Message from Sharon and Steve Peat
Let me introduce you to our daughter Amanda. Amanda was an aspiring actress who was full of life. Family and friends were always smiling when in her glowing presence. The opposition of baseball and life challenges was faced with no fear.
The picture on this page is her Grade 8 graduation picture. Amanda was in her first few months of high school when, during a visit to a workplace for Take Our Kids to Work Day on November 1, 2000, a ride in an industrial vehicle took her life. Amanda wasn’t trained to operate the equipment. She left behind a younger sister, a brother, two step-brothers, a step-sister and parents who greatly miss her.
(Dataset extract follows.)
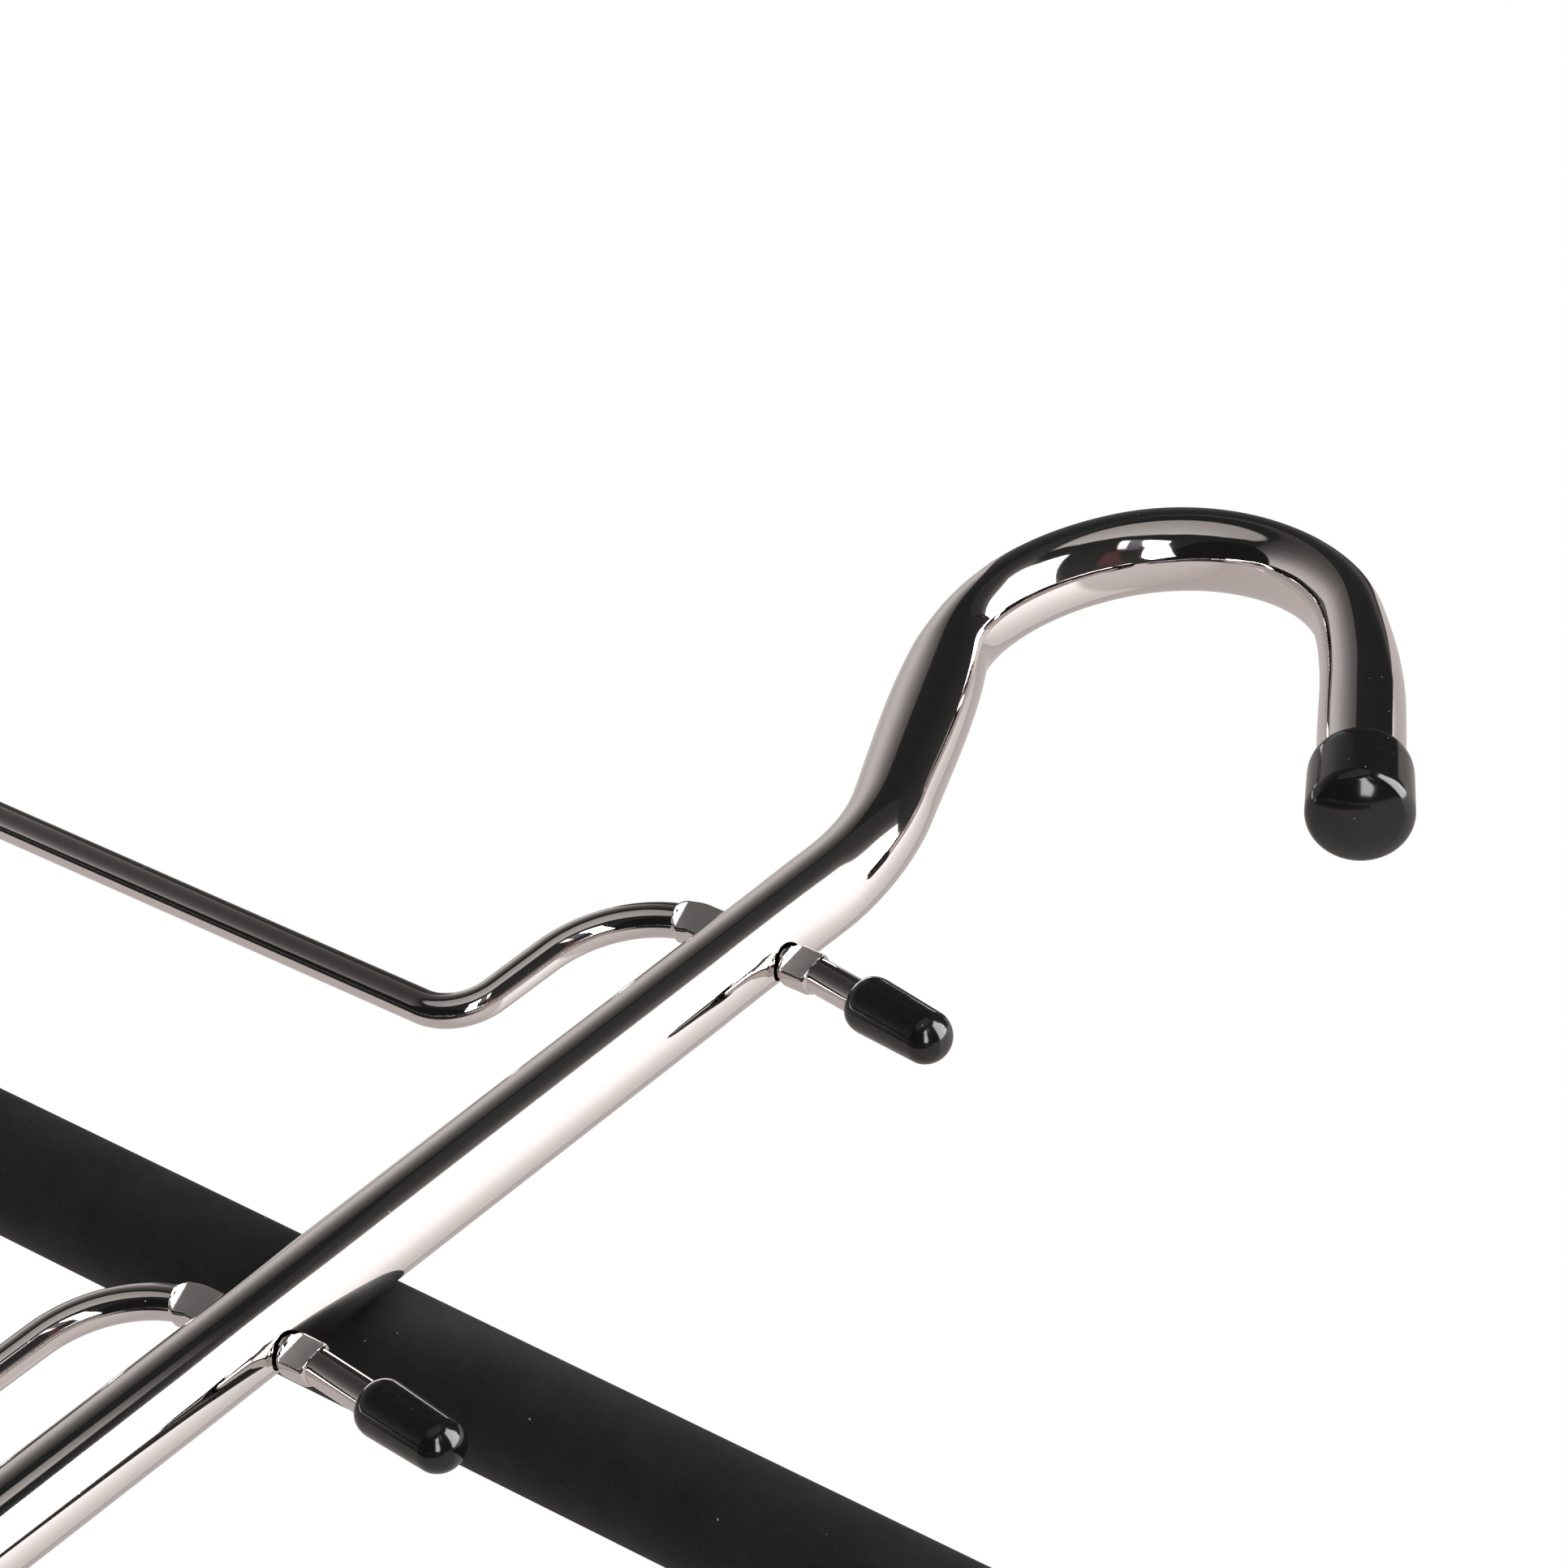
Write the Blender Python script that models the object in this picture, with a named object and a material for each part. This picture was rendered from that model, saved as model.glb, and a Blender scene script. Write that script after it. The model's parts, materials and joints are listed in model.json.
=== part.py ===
"""Trouser hanger with four tiers of swinging arms, at real size in metres.

A chromed tube is both the spine and the hook. Four bent wire arms pass through
cross holes in the spine and are trapped there by a crimp on each side. Each arm
runs out to the left, turns back under itself and carries a foam sleeve, the bar
that trousers hang over, whose right-hand end is open.

The origin is where the hook sits on a rail: the highest point of its inside.
+Z is up, +X is towards the open ends of the bars, and -Y faces the viewer, with
the bars behind the spine.
"""
import math

import bmesh
import bpy
from mathutils import Matrix, Vector

# Spine and hook, one chromed steel tube
TIERS = 4
TUBE_DIAMETER = 0.0100
TUBE_WALL = 0.0010
TIER_PITCH = 0.0806
SPINE_ABOVE_TOP_PIVOT = 0.0122
NECK_BEND_RADIUS = 0.0380
NECK_LEAN = math.radians(26.5)
NECK_LENGTH = 0.0275
HOOK_SIDE_RADIUS = 0.0283
HOOK_SIDE_TURN = math.radians(63.0)
HOOK_TOP_RADIUS = 0.0212
HOOK_TOP_TURN = math.radians(97.0)
HOOK_LIP_RADIUS = 0.0880
HOOK_LIP_TURN = math.radians(10.7)
HOOK_TIP_LENGTH = 0.0202

# Bending draws the tube's sides in and lets it swell a little across the bend.
# Each table has one share of that for each step round a bend.
BEND_SQUEEZE = 0.00095
BEND_SWELL = 0.0001
NECK_SQUEEZE_SHARES = (0.25, 0.40, 0.40, 0.30)
NECK_TOP_SQUEEZE_SHARE = 0.40
SIDE_SQUEEZE_SHARES = (0.90, 1.00, 0.90, 0.70, 0.50, 0.35, 0.20)
TOP_SQUEEZE_SHARES = (0.15, 0.25, 0.45, 0.65, 0.85, 1.00, 1.00, 0.95, 0.85, 0.80, 0.75)
LIP_SQUEEZE_SHARES = (0.35, 0.00)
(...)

The vehicle Amanda was riding may not look like a dangerous vehicle to most, but there are strict requirements for workers who operate this type of equipment in a factory, including training on how to operate it safely, supervision, being authorized to use it and following the traffic rules of the workplace so it can be driven safely either inside the building or out in the company’s yard.
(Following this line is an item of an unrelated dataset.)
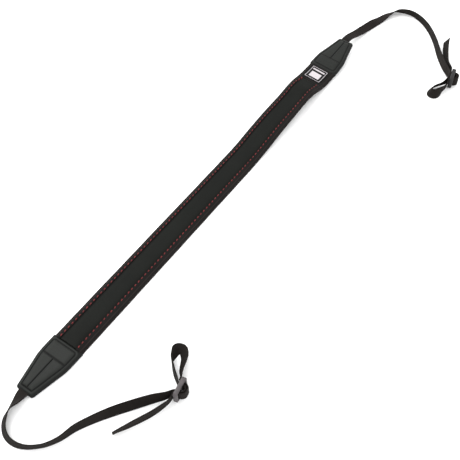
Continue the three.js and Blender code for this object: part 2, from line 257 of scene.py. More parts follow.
def tint(red, green, blue):
    """A screen colour, 0 to 255, as the linear colour that shaders take."""
    linear = []
    for value in (red, green, blue):
        c = value / 255
        linear.append(c / 12.92 if c <= 0.04045 else ((c + 0.055) / 1.055) ** 2.4)
    return (*linear, 1)


def join(mat, socket, shader_input):
    mat.node_tree.links.new(socket, shader_input)


ribbed_cloth, shader = surface("ribbed_cloth", 0.85, sheen=0.02, specular=0.08)
place = wire(ribbed_cloth, "TexCoord").outputs["Object"]
xyz = wire(ribbed_cloth, "SeparateXYZ", {0: place})
x_mm = calc(ribbed_cloth, "MULTIPLY", xyz.outputs[0], 1000)
y_mm = calc(ribbed_cloth, "MULTIPLY", xyz.outputs[1], 1000)
cords = calc(ribbed_cloth, "SINE", calc(ribbed_cloth, "MULTIPLY", y_mm, 2 * math.pi / 0.72))
picks = calc(ribbed_cloth, "SINE", calc(ribbed_cloth, "MULTIPLY", x_mm, 2 * math.pi / 0.9))
weave = calc(ribbed_cloth, "MULTIPLY_ADD", calc(ribbed_cloth, "MULTIPLY", cords, picks), 0.5, cords)
fuzz = wire(ribbed_cloth, "TexNoise", {"Vector": place, "Scale": 1700.0, "Detail": 3.0}).outputs[0]
patchy = wire(ribbed_cloth, "TexNoise", {"Vector": place, "Scale": 60.0, "Detail": 3.0}).outputs[0]
height = calc(ribbed_cloth, "MULTIPLY_ADD", fuzz, 0.8, calc(ribbed_cloth, "MULTIPLY", weave, 0.5))
bump = wire(ribbed_cloth, "Bump", {"Height": height, "Strength": 0.6, "Distance": 0.00012})
patches = calc(ribbed_cloth, "MULTIPLY_ADD", patchy, 0.9, 0.02)
shade = calc(ribbed_cloth, "MULTIPLY_ADD", weave, 0.16, patches)
side_mm = calc(ribbed_cloth, "ABSOLUTE", y_mm)


def near_line(at, width):
    """1 on a line along the band at a distance from its middle, fading to 0 over the width."""
    away = calc(ribbed_cloth, "ABSOLUTE", calc(ribbed_cloth, "SUBTRACT", side_mm, at))
    return calc(ribbed_cloth, "MAXIMUM", calc(ribbed_cloth, "MULTIPLY_ADD", away, -1 / width, 1), 0)


# Painted highlight: a lighter, browner line along each border's ribs and along its rounded edge, standing
# in for the light they catch.
painted_highlight_lines = calc(ribbed_cloth, "MAXIMUM", near_line(15.9, 0.55), near_line(18.75, 0.7))
plain_cloth = blend_of(ribbed_cloth, shade, tint(12, 12, 11), tint(29, 27, 26))
painted_highlight_share = calc(ribbed_cloth, "MULTIPLY", painted_highlight_lines, 0.5)
cloth_colour = blend_of(ribbed_cloth, painted_highlight_share, plain_cloth, tint(54, 44, 42))
join(ribbed_cloth, cloth_colour, shader.inputs["Base Color"])
join(ribbed_cloth, bump.outputs[0], shader.inputs["Normal"])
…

Ensuring that students who visit a workplace, especially those in elementary school who are legally too young to be in most workplaces, are there only to observe and not to touch or operate equipment is critical. The curiosity of youth and/or enthusiasm of some adults to let young people “experience” the workplace can result in tragedy. As a teacher, you have a tremendous opportunity to let your students see the world of work and help them shape their future. Please ensure they also learn that the workplace can be a dangerous place and there are strict safety rules in place to protect workers from being injured. Often adults become complacent with their jobs and do not realize the importance of reviewing all the details to a young person or new worker. There will come a day when they are legally old enough to be trained to operate equipment, but for now, their job is to look, listen and talk about the world of work.